Most Helpful Customer Reviews
27 of 27 people found the following review helpful
This book can be summarized in one sentence:

It is the single most gentle introduction to stochastic calculus ever written.

Seriously. You will NOT find a more gentle introduction to this topic. Neftci took a very difficult topic and wrote a very simple and clear book on the subject material.

This book does not dot the i's and cross the t's the way Shrieve does. It's not the clever tour de force that Baxter and Rennie is. You will not be an expert in stochastic calc after reading it. Not by any stretch of the imagination.

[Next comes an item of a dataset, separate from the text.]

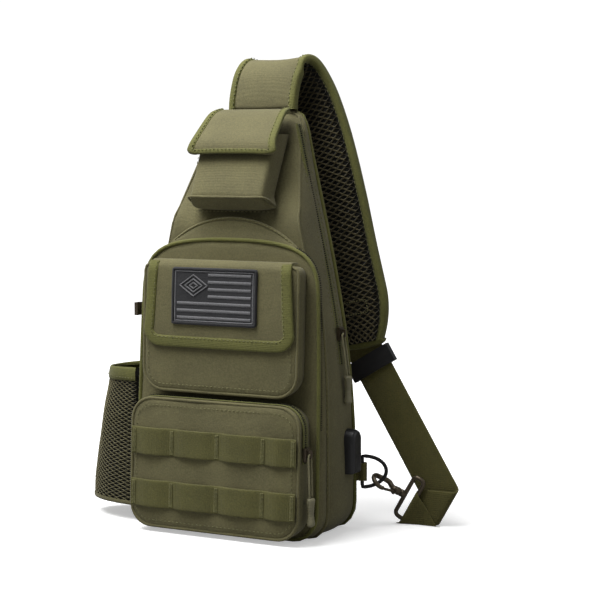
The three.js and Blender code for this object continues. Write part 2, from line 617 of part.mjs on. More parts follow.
// Keeps what lies left or right of the slanting line through a point, and a little over it to bond.
function sideOf(centre, keepLeft) {
  const reach = 150 - 0.4;
  const side = foldSide.clone().multiplyScalar(keepLeft ? -reach : reach);
  const geometry = new THREE.BoxGeometry(300, 200, 600);
  const turn = new THREE.Matrix4().makeRotationY(Math.atan2(foldAxis.x, foldAxis.z));
  geometry.applyMatrix4(turn);
  geometry.translate(centre.x + side.x, centre.y, centre.z + side.z);
  return toSolid(geometry);
}
const foldInner = 2.2;
const backLayer = FOLD.y + foldInner + STRAP.webThick / 2;
const frontLayer = FOLD.y - foldInner - STRAP.webThick / 2;
const foldEnd = new THREE.Vector3(FOLD.x, 0, FOLD.z).addScaledVector(runDirection, 26);
const longRun = webbingRun(webStart, foldEnd, backLayer, STRAP.webWidth).intersect(sideOf(FOLD, true));
const aboveFloor = toSolid(box(-50, 300, 0, 200, 0.4, 500));
const loopInner = EYE.wire + 0.4;
const loopLength = 2 * EYE.half - 3;
const tailRight = new THREE.Vector3(FOLD.x + 20, 0, EYE.z - 2);
const eyePoint = new THREE.Vector3(EYE.x, EYE.y, EYE.z);
const shortRun = webbingRun(new THREE.Vector3(EYE.x - 20, 0, EYE.z - 2), tailRight, frontLayer, loopLength)
  .intersect(sideOf(FOLD, true)).intersect(sideOf(eyePoint, false));
const tailY = EYE.y - loopInner - STRAP.webThick / 2;
const tailRun = webbingRun(new THREE.Vector3(EYE.x - 20, 0, EYE.z - 2),
  new THREE.Vector3(EYE.x + 22, 0, EYE.z - 2), tailY, loopLength)
  .intersect(sideOf(eyePoint, false));
const loopCentre = new THREE.Vector3(EYE.x, (frontLayer + tailY) / 2, EYE.z);
const loopTurn = turnOver(loopCentre, (frontLayer - tailY - STRAP.webThick) / 2, loopLength, false);
const webbing = longRun.add(turnOver(FOLD, foldInner, 41, true)).add(shortRun).add(loopTurn).add(tailRun)
  .intersect(aboveFloor);
add('strap_webbing', toGeometry(webbing), WEBBING);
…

However, you'll have a few things that are more valuable than being an expert at stoch calc:

1. You'll have a gut feeling for what all this stuff means. Ever take a really difficult class and you got A's on all the homeworks and tests, but at the end of the semester you scratch your head and wonder what the heck you just learned? Yes, Shrieve, Øksendal, and a whole bunch of others will make you an expert. But you'll get very little gut feeling understanding from those books. They teach you about calculations, and are very skimpy on the meaning or any kind of intuition. This book is ALL ABOUT intuition and meaning.

2. You'll learn what you need to know. Face it. Stoch calc is a part of all financial engineering programs. But how many quants really use it? For every Peter Carr or Bruno Dupire there are hundreds of quants whose main purpose in life is to calculate cashflow waterfalls on Excel or price a CDS using some company's automated CDS pricing program. For the VAST majority of us, stochastic calculus is mostly for our interviews. We're asked what Girsanov's theorem is. Maybe we're asked to price some weird derivative. Maybe.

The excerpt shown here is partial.